Tra gli highlight dell’album menzioniamo senz’altro ottimi brani come “Ritter, Tod Und Teufel (Knightfall)”, “Nemesis” o “The End Of Babylon”, dove la band riesce a mescolare al meglio tutte le proprie qualità, in un mix davvero irresistibile di melodia, potenza, splendidi intrecci vocali e magniloquenti orchestrazioni, talvolta con atmosfere un po’ dark (che in qualche modo ci hanno fatto pensare proprio ai Kamelot dell’ultimo periodo con Roy Khan) oppure, al contrario, molto ariose e accattivanti.
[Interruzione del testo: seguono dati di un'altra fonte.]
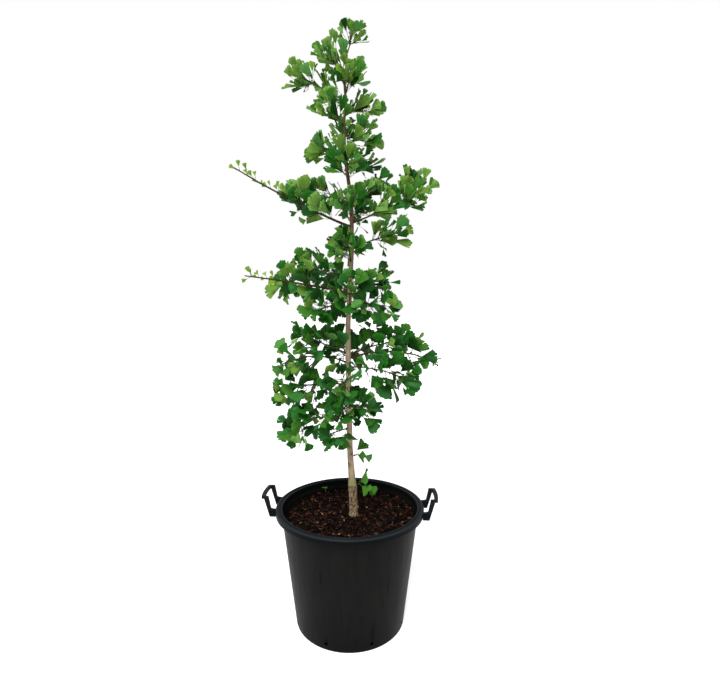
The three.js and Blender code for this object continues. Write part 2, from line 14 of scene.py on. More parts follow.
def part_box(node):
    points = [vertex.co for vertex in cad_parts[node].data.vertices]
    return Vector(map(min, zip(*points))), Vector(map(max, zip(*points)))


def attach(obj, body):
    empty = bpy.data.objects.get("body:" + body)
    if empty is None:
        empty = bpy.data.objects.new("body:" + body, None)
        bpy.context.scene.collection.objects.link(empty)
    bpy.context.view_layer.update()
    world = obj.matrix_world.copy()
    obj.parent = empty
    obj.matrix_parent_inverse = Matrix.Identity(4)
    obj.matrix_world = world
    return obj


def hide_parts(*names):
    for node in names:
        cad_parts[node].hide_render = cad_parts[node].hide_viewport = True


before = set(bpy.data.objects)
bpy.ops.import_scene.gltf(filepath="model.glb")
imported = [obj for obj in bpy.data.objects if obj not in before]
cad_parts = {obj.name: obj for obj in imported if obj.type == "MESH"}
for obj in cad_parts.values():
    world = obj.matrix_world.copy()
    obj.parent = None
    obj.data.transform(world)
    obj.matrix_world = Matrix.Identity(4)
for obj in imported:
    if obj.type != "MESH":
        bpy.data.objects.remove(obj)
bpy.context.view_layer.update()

# ---------------------------------------------------------------------------------------------------------
# Pot
# A 50-litre nursery container, injection moulded in one piece of black polypropylene: a thin tapered tub with
# a rolled rim and eight drain holes round its foot. It has a dull satin, upright flow marks and scuffs.
# ---------------------------------------------------------------------------------------------------------

MM = 0.001
TURN = 2 * math.pi

POT_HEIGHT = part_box("pot")[1].z / MM
POT_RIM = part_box("pot")[1].y / MM  # radii
POT_MOUTH = POT_RIM - 22
POT_BODY = POT_RIM - 19.5
POT_FOOT = 184
POT_WALL = 3
POT_FLOOR = 4
RIM_DEPTH = 18
GROOVE_EDGE = POT_RIM - 9  # of a shallow groove round the rim's top
GROOVE_FLAT = (POT_RIM - 11.5, POT_RIM - 14.5)
GROOVE_DEPTH = 3.5
LIP_WIDTH = 5
LIP_DROP = 0.8
POT_SIDES = 288
WALL_STEPS = 44
WALL_ENDS = (5, 6)  # the points of the rounded outline that the outer wall runs between
SHARP_EDGES = math.radians(40)

DRAIN_COUNT = 8
DRAIN_RADIUS = 6
DRAIN_HEIGHT = 24
DRAIN_SIDES = 24
DRAIN_REACH = 20  # of each cut, in and out from the foot's radius

# scuffs on the wall: degrees from +X, lower and upper ends, half width
SCUFFS = [
    (-112.5, 16, 62, 6.5),
    (-67.5, 20, 106, 5.0),
    (-113.5, 228, 290, 3.4),
    (-54.5, 190, 238, 3.0),
    (-59, 136, 192, 2.6),
    (35, 40, 130, 3.0),
    (110, 150, 210, 2.5),
    (160, 90, 140, 2.5),
]
SCUFF_FADES = (12, 30)  # over which they fade at their lower and upper ends
SCUFF_DEPTH = 1.5  # points further inside the wall than this aren't scuffed
CREST_HIGHLIGHT_LINE = (1.5, 2.2)  # how far in from the rim's edge a painted highlight line runs round the rim's top, and half its width
CREST_HIGHLIGHT_FADE = (4.5, 3)  # how far below the top that begins, and the height over which it does
FOOT_DARKENING = (160, 0, 0.8)  # heights from and to which the wall gets darker towards the foot, and how far it does
RIM_SIDE_SHADE = (374, 385, 1)  # painted shade: darker from just under the rim upwards, over the rim's side
RIM_TOP_PAINTED_LIGHT = (394, 397.5, 1)  # painted light: the rim's top paler


def linear(colour):
    """A colour such as "#2f6b33" as linear red, green, blue and alpha."""
    parts = [int(colour[i : i + 2], 16) / 255 for i in (1, 3, 5)]
    return [p / 12.92 if p <= 0.04045 else ((p + 0.055) / 1.055) ** 2.4 for p in parts] + [1.0]


def set_inputs(node, inputs):
    """Gives a node's inputs, by name or number, a socket, a hex colour or another value."""
    for name, value in inputs.items():
        if isinstance(name, str):
            socket = next(s for s in node.inputs if s.enabled and s.name == name)
        else:
            socket = node.inputs[name]
        if isinstance(value, bpy.types.NodeSocket):
            node.id_data.links.new(value, socket)
        else:
            socket.default_value = linear(value) if isinstance(value, str) else value


def add_node(material, kind, inputs=None, output=None, **settings):
    """Adds a shader node with its settings and gives back the named output, or the first one in use."""
    node = material.node_tree.nodes.new("ShaderNode" + kind)
    for name, value in settings.items():
        setattr(node, name, value)
    set_inputs(node, inputs or {})
    return next(s for s in node.outputs if s.enabled and output in (None, s.name))


def new_material(name, roughness, ior=1.5, specular=0.5):
    """A material, its Principled shader and its object coordinates."""
    material = bpy.data.materials.new(name)
    material.use_nodes = True
    shader = material.node_tree.nodes["Principled BSDF"]
    set_inputs(shader, {"Roughness": roughness, "IOR": ior, "Specular IOR Level": specular})
    return material, shader, add_node(material, "TexCoord", output="Object")


def per_metre(size):
    """The texture scale that gives features of a size in millimetres."""
    return 1 / (size * MM)


def new_piece(name, points, faces, materials, slot, face_materials=None):
    """A smooth mesh made from points in millimetres, which stands with the plant."""
    mesh = bpy.data.meshes.new(name)
    mesh.from_pydata((np.asarray(points, float) * MM).tolist(), [], faces)
    for material in materials:
        mesh.materials.append(material)
    mesh.polygons.foreach_set("use_smooth", [True] * len(mesh.polygons))
    if face_materials is not None:
        mesh.polygons.foreach_set("material_index", face_materials)
    piece = bpy.data.objects.new(name, mesh)
    bpy.context.scene.collection.objects.link(piece)
    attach(piece, "root")
    return piece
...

Una menzione a parte va fatta poi per “Reflections (Of AD)”, un brano davvero molto bello, che ci ha persino sorpresi per la sua capacità di cambiare temi ed atmosfere, dove le note sembrano attingere da una tavolozza ricca di colori e sfumature pronte per essere impresse su una tela, come scaturendo da uno dei dipinti di Dürer. Etereo e quasi commovente “Crowned By An Angel”, ma nel finale c’è un altro bel pezzo melodico, “The Sky Is Our Limit”, che si chiude peraltro con un coro di voci bianche.
A conti fatti, non possiamo dire che i Serenity inventino nulla, però dobbiamo riconoscere come siano riusciti nel corso del tempo a rimanere forti e a crescere nella loro identità, nel loro stile, costruendo un loro sound ben preciso, che oggi viene proposto con grande professionalità, nel pieno della loro maturità artistica. Tirandoci fuori da discussioni che riteniamo alquanto sterili sul fatto che un determinato album possa risultare troppo melodico o più duro rispetto ad un altro o troppo sinfonico e così via, riteniamo che, con “Nemesis AD”, i Serenity abbiano realizzato semplicemente un disco godibilissimo, abbastanza equilibrato nelle sue varie parti e con diverse soluzioni interessanti, capace di conquistare ascolto dopo ascolto.